== TASK BRIEF ==
Only the lines from the one with "in imported if" through the one with "bmesh.update_edit_mesh(mesh)" are to be restated, word for word, with both of them included.

[Stored records]
◇ ◇ ◇ ◇

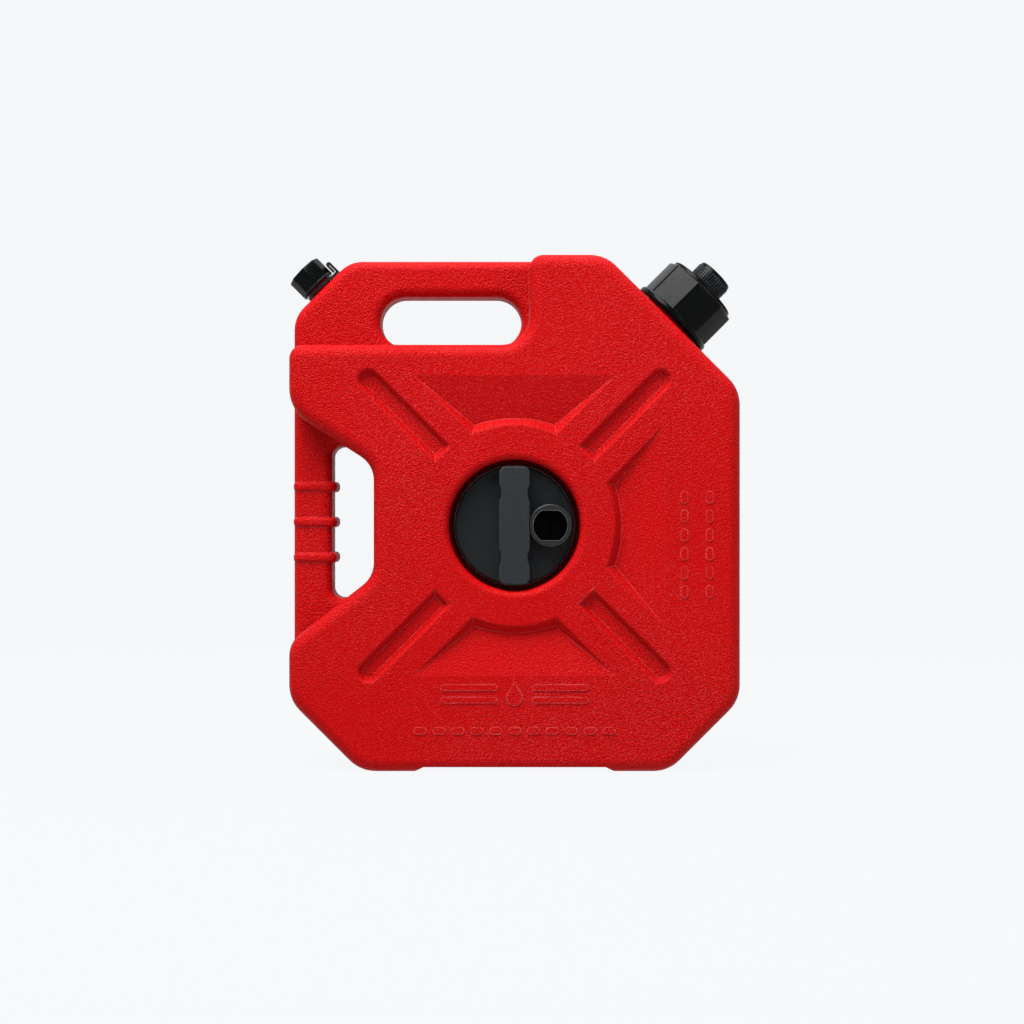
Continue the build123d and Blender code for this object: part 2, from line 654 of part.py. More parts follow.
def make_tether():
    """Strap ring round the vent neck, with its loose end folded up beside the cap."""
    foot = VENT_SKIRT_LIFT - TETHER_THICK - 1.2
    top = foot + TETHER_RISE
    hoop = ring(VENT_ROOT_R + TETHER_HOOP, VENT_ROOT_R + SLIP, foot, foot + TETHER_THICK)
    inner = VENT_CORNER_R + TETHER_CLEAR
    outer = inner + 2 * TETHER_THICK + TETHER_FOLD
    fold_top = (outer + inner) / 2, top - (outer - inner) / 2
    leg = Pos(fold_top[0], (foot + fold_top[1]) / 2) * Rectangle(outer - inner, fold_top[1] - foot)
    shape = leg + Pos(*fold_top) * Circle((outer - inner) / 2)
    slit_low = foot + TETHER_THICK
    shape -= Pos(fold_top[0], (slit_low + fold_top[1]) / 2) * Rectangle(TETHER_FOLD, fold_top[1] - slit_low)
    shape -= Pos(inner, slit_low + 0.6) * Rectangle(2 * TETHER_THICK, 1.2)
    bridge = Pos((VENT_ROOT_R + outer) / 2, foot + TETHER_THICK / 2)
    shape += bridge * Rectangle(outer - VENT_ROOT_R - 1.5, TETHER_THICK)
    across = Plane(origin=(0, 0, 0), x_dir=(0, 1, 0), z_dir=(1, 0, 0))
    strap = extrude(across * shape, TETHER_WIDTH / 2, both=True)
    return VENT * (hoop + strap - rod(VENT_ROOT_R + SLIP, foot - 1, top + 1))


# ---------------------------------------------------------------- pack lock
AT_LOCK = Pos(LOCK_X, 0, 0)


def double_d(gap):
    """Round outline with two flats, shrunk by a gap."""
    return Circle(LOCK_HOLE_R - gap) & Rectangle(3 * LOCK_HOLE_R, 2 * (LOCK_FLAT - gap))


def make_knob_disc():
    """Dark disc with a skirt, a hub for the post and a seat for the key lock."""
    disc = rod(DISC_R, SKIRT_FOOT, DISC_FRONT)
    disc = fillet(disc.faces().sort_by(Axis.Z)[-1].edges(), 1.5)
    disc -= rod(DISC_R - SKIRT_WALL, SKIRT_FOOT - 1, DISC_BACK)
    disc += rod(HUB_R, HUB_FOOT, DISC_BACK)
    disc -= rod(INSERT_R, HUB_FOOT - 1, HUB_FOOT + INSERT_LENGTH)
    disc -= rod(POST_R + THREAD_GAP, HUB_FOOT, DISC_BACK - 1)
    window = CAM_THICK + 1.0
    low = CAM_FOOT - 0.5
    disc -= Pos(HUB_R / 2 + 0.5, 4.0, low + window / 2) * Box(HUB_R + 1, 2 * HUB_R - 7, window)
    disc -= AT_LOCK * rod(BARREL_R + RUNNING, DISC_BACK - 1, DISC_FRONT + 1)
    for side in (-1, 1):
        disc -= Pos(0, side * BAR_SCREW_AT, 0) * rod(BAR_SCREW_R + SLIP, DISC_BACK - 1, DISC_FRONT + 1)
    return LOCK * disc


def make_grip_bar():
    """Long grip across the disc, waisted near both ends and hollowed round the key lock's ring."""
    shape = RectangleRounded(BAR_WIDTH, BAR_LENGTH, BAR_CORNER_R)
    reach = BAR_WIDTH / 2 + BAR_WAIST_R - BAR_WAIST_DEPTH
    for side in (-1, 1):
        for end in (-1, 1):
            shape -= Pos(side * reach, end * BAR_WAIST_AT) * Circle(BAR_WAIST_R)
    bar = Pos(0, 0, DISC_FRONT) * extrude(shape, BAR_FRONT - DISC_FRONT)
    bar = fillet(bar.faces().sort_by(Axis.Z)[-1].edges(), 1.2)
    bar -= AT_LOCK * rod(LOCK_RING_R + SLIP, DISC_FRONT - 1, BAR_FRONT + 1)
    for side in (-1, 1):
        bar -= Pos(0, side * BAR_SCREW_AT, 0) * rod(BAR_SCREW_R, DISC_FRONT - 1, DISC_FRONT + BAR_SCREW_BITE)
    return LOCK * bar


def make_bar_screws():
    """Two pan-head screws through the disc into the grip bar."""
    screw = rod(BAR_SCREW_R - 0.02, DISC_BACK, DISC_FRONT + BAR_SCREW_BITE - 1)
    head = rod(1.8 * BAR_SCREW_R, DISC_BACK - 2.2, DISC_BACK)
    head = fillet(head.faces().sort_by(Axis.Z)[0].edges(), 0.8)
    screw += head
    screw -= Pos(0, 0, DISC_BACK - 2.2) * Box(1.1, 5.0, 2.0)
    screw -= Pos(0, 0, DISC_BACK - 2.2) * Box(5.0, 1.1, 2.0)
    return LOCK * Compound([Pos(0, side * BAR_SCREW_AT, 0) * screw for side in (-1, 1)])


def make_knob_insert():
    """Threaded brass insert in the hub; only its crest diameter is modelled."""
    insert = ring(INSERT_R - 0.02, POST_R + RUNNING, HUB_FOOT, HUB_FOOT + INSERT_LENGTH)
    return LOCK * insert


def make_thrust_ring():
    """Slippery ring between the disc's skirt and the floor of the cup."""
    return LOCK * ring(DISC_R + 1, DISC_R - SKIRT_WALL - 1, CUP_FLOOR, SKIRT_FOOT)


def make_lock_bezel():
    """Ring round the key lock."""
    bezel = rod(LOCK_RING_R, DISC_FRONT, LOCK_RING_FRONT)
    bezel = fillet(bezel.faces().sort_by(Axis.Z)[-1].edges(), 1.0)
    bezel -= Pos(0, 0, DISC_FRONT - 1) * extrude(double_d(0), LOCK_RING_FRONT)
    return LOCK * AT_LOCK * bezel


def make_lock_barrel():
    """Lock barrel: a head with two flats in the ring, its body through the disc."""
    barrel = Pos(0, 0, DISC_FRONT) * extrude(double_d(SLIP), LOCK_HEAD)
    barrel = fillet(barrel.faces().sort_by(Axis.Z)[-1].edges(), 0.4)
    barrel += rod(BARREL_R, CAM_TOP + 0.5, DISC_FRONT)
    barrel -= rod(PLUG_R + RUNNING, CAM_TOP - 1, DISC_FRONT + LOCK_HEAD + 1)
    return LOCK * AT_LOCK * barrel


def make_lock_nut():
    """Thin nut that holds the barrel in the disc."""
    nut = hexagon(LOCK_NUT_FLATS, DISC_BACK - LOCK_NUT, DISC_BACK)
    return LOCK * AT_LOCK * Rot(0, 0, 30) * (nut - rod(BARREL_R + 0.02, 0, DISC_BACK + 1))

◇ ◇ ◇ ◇

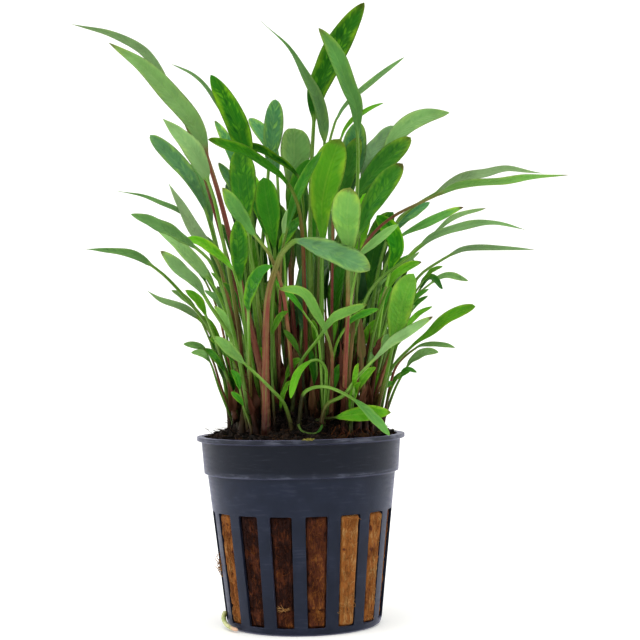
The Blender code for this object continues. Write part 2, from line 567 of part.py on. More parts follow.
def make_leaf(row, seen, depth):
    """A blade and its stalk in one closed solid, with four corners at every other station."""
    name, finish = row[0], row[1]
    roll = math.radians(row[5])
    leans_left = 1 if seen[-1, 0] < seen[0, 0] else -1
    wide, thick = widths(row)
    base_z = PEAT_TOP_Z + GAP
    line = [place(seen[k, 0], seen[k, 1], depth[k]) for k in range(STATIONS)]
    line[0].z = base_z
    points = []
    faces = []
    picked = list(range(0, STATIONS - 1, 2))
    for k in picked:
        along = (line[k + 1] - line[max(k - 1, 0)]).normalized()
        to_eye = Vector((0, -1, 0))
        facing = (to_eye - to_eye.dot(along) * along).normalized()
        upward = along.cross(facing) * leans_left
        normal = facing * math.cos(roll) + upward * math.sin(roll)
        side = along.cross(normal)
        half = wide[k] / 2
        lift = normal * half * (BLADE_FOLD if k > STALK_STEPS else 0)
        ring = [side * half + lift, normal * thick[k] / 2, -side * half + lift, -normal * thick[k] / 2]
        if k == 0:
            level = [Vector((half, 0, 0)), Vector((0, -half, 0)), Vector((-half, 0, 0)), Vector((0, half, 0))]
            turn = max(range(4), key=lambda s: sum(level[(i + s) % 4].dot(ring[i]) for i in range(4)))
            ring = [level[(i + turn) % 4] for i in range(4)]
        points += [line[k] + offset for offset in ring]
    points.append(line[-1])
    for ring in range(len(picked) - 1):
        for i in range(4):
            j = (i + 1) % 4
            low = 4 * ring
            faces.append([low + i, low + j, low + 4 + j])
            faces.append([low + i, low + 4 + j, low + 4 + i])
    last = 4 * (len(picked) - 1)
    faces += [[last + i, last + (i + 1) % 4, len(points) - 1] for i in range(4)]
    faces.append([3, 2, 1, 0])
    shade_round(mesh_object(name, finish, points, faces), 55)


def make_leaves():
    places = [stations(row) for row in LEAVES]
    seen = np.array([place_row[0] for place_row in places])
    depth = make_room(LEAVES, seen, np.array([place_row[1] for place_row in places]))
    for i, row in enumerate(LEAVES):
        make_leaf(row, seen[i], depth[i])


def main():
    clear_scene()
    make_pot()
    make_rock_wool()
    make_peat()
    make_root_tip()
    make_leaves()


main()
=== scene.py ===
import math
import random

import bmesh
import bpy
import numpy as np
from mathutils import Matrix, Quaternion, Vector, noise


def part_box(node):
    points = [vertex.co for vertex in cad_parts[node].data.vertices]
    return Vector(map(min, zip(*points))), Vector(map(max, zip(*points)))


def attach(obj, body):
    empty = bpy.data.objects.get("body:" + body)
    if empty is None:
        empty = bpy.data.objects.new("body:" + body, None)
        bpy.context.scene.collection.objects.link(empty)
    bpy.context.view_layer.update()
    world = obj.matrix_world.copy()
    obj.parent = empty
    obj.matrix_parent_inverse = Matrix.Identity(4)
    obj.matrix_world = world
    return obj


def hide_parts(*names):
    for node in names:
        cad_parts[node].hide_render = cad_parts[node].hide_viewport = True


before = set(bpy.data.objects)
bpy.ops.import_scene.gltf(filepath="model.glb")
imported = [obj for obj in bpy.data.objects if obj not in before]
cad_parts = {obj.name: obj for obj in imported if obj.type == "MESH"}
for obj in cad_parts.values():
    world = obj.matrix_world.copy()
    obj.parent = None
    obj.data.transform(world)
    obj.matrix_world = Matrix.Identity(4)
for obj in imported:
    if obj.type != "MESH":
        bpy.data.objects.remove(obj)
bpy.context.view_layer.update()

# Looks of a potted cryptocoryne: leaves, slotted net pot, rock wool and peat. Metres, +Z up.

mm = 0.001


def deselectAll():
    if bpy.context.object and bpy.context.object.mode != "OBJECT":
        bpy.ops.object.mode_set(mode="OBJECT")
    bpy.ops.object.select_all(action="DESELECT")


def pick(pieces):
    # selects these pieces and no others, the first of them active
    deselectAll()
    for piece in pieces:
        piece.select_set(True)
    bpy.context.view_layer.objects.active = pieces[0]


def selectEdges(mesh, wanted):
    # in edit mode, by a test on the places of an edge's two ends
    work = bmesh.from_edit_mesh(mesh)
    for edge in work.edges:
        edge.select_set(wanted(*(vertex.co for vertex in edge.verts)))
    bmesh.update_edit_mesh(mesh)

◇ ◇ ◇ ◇

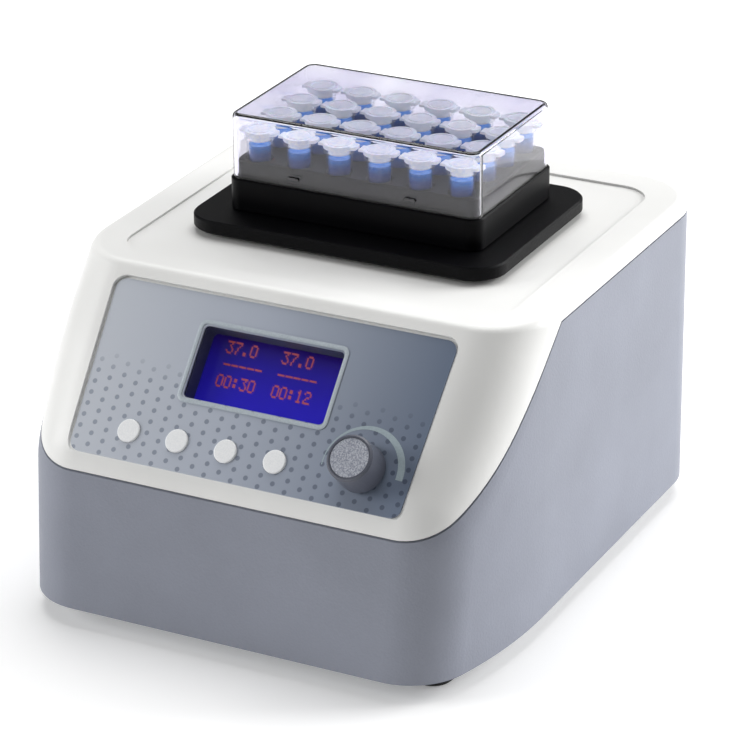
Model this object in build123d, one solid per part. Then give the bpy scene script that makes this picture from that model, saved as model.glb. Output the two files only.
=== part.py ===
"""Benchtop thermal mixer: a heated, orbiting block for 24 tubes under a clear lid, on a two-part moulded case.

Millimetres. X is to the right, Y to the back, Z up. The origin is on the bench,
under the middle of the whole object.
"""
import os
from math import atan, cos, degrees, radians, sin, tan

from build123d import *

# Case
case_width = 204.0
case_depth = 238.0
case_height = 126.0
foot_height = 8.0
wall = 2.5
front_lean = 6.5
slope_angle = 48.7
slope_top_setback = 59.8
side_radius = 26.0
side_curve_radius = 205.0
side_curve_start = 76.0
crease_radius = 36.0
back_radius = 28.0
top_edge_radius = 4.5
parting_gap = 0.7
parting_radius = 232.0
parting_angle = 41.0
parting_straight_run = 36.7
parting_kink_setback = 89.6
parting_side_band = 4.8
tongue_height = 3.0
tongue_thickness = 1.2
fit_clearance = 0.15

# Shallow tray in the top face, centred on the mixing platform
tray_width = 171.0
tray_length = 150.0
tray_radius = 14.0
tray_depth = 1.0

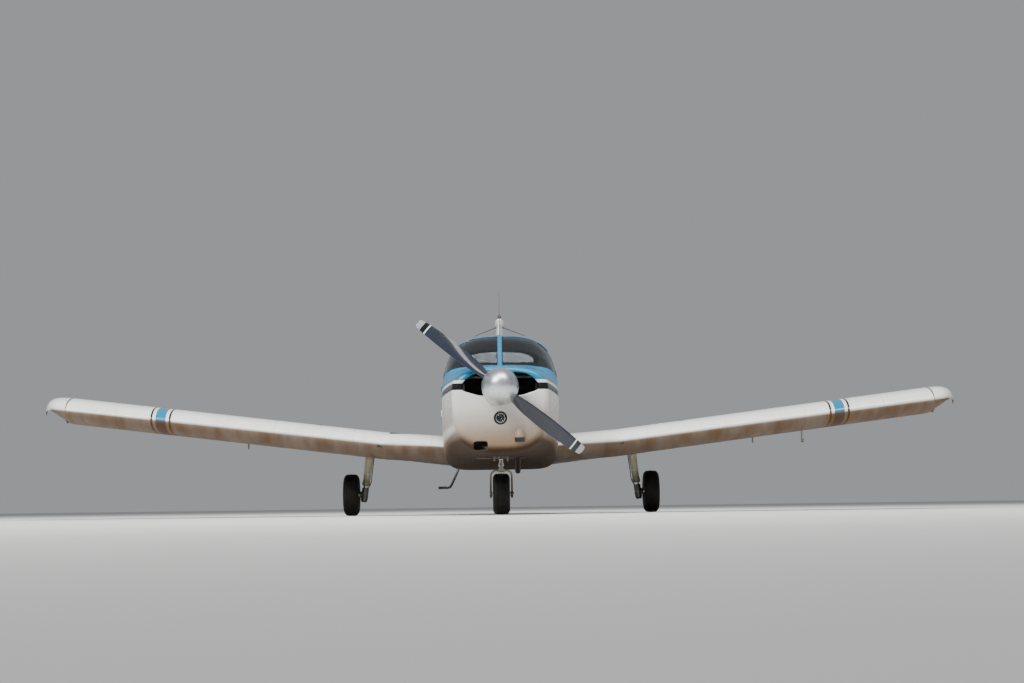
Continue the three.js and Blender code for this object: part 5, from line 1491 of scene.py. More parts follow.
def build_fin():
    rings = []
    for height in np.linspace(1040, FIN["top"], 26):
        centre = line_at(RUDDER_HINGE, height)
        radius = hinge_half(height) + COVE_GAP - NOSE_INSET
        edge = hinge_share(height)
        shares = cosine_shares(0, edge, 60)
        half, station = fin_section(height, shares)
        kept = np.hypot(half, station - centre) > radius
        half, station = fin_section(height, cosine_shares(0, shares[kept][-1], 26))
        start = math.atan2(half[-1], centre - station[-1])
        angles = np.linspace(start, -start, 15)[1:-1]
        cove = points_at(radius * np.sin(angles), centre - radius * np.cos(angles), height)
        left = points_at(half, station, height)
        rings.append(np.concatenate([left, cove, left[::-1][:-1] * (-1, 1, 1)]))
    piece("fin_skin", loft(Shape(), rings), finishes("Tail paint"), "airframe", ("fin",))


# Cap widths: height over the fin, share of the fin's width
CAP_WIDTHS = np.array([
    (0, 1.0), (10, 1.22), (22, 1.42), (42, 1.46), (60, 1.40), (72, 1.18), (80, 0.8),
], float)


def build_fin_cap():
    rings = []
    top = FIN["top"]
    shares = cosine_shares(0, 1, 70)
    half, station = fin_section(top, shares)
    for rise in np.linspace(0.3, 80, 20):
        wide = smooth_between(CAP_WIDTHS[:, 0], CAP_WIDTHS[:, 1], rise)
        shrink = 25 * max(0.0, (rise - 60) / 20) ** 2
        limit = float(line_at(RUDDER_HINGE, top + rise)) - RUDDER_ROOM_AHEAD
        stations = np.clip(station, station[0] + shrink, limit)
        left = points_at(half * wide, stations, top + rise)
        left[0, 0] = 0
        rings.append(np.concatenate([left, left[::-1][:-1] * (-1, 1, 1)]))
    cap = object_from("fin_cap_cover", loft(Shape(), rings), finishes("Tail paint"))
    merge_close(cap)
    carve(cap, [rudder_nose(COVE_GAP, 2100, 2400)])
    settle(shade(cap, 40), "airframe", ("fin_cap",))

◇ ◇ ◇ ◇

== OUTPUT OF THE TASK ==
cad_parts = {obj.name: obj for obj in imported if obj.type == "MESH"}
for obj in cad_parts.values():
    world = obj.matrix_world.copy()
    obj.parent = None
    obj.data.transform(world)
    obj.matrix_world = Matrix.Identity(4)
for obj in imported:
    if obj.type != "MESH":
        bpy.data.objects.remove(obj)
bpy.context.view_layer.update()

# Looks of a potted cryptocoryne: leaves, slotted net pot, rock wool and peat. Metres, +Z up.

mm = 0.001


def deselectAll():
    if bpy.context.object and bpy.context.object.mode != "OBJECT":
        bpy.ops.object.mode_set(mode="OBJECT")
    bpy.ops.object.select_all(action="DESELECT")


def pick(pieces):
    # selects these pieces and no others, the first of them active
    deselectAll()
    for piece in pieces:
        piece.select_set(True)
    bpy.context.view_layer.objects.active = pieces[0]


def selectEdges(mesh, wanted):
    # in edit mode, by a test on the places of an edge's two ends
    work = bmesh.from_edit_mesh(mesh)
    for edge in work.edges:
        edge.select_set(wanted(*(vertex.co for vertex in edge.verts)))
    bmesh.update_edit_mesh(mesh)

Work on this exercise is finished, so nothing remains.